The political dimension of the net neutrality comes into play here. When laws and policy in the US are cemented in place that allow private and government entities to arbitrarily discriminate against traffic, it becomes very difficult for the internet as a whole to maintain any kind of defense. China, Russia, and numerous other countries around the world want anything BUT a neutral internet. It's hard for the US, for example, to argue for neutrality in other countries along political dimensions, while caving to corporate, anti-competitive interests internally.

Crappy thought formation here -- sorry for that. The essence is that unless the US takes the high road on neutrality, it will become less and less ubiquitous in the future, as more and more countries follow the downward spiral of fragmentation.

I am visiting China right now, and I can tell you that internet access here is just plain WEIRD. Imagine an internet in the US with a thousand provider firewalls and packet paywalls everywhere, twisting in the winds of contracts between provider and highest bidder. The Great Firewall of China? How would you like to be dealing with the Shitty Firewall of Comcast-St.Louis, instead? And then the wall after that?

Comment Re:5th Amendment (Score 1) 885

Isn't it the case that due process is only available for people who submit themselves to it? Due process has _always_ been available to this guy, if he wanted it. All he had to do was turn himself in. He's been on the run from the law, and that's a different situation. I don't see why this is complicated at all, as long as there's been an active indictment against him, or whatever is necessary to effect a legal arrest.

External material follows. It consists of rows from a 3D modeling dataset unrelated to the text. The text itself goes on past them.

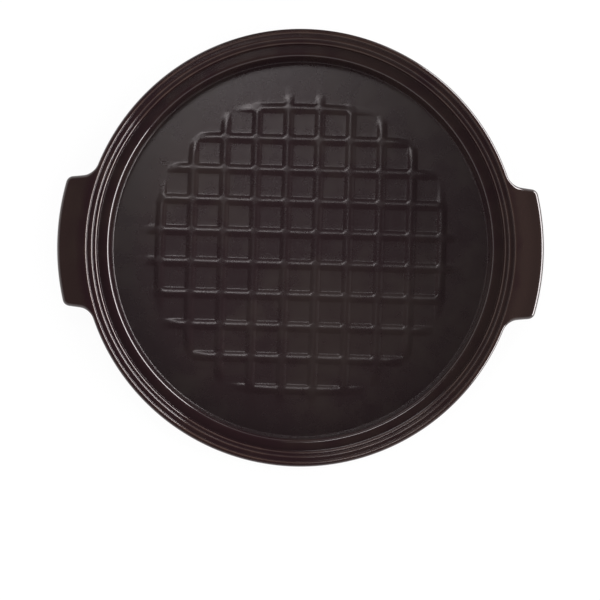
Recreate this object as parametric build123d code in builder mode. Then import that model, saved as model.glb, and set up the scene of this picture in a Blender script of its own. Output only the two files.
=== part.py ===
from build123d import *

import os
from math import hypot, radians, sqrt, tan

# Stoneware bread cloche: a round base with two tab handles, and the domed lid taken off it.
# Lengths are millimetres. The origin is at the middle of the base's foot, on the table,
# +Z is up and the handles lie along the X axis. The dome stands on its rim behind the base.

# Foot and outside of the base
foot_inset = 12.2           # well's wall in to the edge of the foot
foot_lift = 1.6             # the glazed body stays this far above the table
foot_rounding = 0.8
heel_wall = 3.5             # wall left beside the well at the heel's corner
heel_rounding = 11.0
wall_thickness = 7.0        # wall beside the top of the well
flange_root_depth = 8.0     # seat down to the corner where wall and flange meet
flange_root_rounding = 6.0
rim_band = 10.9             # upright outer face of the rim, before its roundings
rim_band_rounding = 3.0

# Well of the base
floor_thickness = 9.0
well_radius = 133.2
well_depth = 22.0           # seat down to the floor
well_flare = 1.3            # the well's wall leans out this far over its depth
well_floor_rounding = 3.0
well_lip_rounding = 2.5

# Seat for the dome, and the stepped collar around it
seat_width = 7.7
seat_rounding = 1.1
collar_rise = 5.8           # seat up to the first ledge
step_rise = 1.6             # each of the two low steps above it
riser_lean = 0.6            # each riser leans out this far
inner_ledge = 2.5
outer_ledge = 3.6
rim_crest = 2.9
step_rounding = 0.9
step_valley_rounding = 0.7
rim_rounding = 1.9

# Raised ribs on the floor: a square lattice cut off by a circle
rib_count = 10
rib_pitch = 22.2
rib_height = 1.45
rib_foot_width = 4.8
rib_crest_width = 2.4
rib_field_inset = 23.2      # well's wall in to the ends of the ribs
rib_taper = 9.0             # length over which a rib runs down to the floor
rib_root = 2.0              # the ribs reach this far into the floor

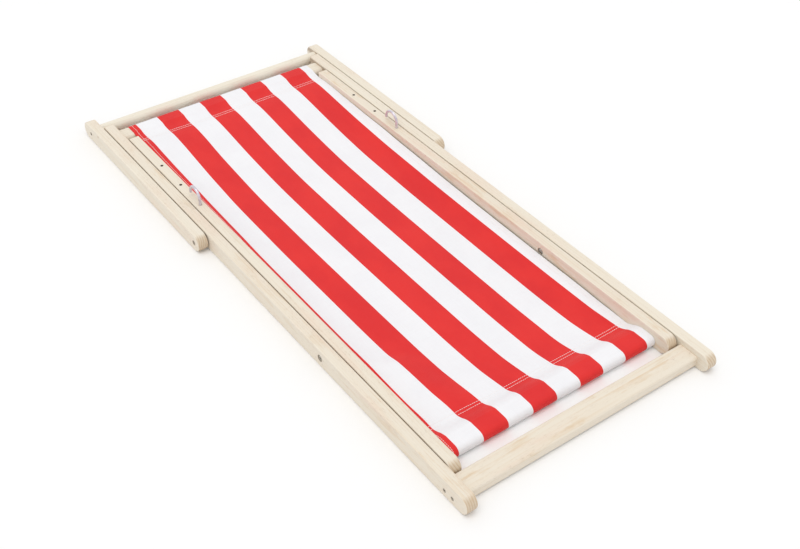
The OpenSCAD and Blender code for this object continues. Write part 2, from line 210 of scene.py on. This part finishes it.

Comment Re:What could possibly go wrong? (Score 1) 224

All I know is that they could prick some holes in those big electric pipes, let the 'lectricity out and create a ton of steam bubbles. This will turn the entire coast of Japan into a giant steam bath, achieving all goals simultaneously: Eliminate winter, increase tourism from Scandinavian countries, pirate ships coming out of cool misty effects, and the Japanese can relax for a change.